Pub Date: Feb. 20th, 1975
Publisher: Doubleday

Past master (The Green Berets, The French Connection) of both exposing and exploiting a situation at the same time, Moore focuses here on recent events in the whirlpool of Middle Eastern politics, money and intrigue. Dubai is a small state on the Trucial Coast of the Persian Gulf. His American hero, Fitz Lodd, is drawn to this emerging nation after being forced into early retirement from the Army for anti-Semitic remarks mistakenly attributed to him.
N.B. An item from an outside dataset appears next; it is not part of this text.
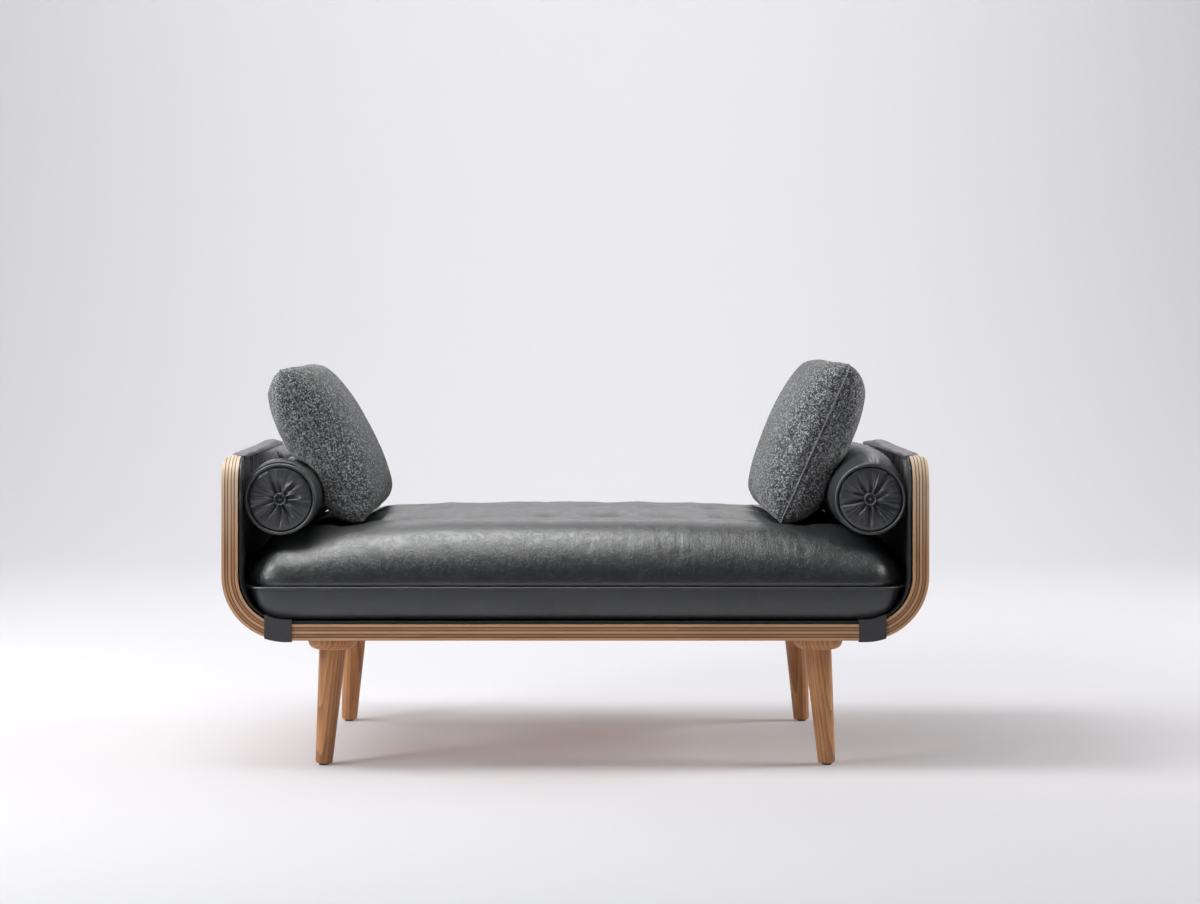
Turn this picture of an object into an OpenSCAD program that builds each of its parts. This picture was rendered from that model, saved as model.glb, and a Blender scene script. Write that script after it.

It is just these remarks, however, in addition to his background as military ""advisor"" and intelligence officer which make straight his way with the Arab sheiks and businessmen who are into gold trafficking (in India), oil development (in the Gulf), and investment banking. Lodd gets a piece of all the action in return for his assistance on the smuggling side and the exertion of his knowledge and influence with American investors in oil. He and his multifarious partners, however large their stakes, are no match for the big powers--Iran, the British and the ubiquitous CIA. Fitz's hopes for an ambassadorship to the area are squashed but he does manage to win the girl, an amalgam of East and West, beauty and brains, a fantasy creature who doesn't know the meaning of sexual reluctance. The prose is truly deadening but it's difficult to see how any spark could be ignited under the sheer weight of Moore's factual accumulation. There is the telling detail and the meaningless detail. Can it make any difference if the hero turned left or turned right on any given comer in Teheran?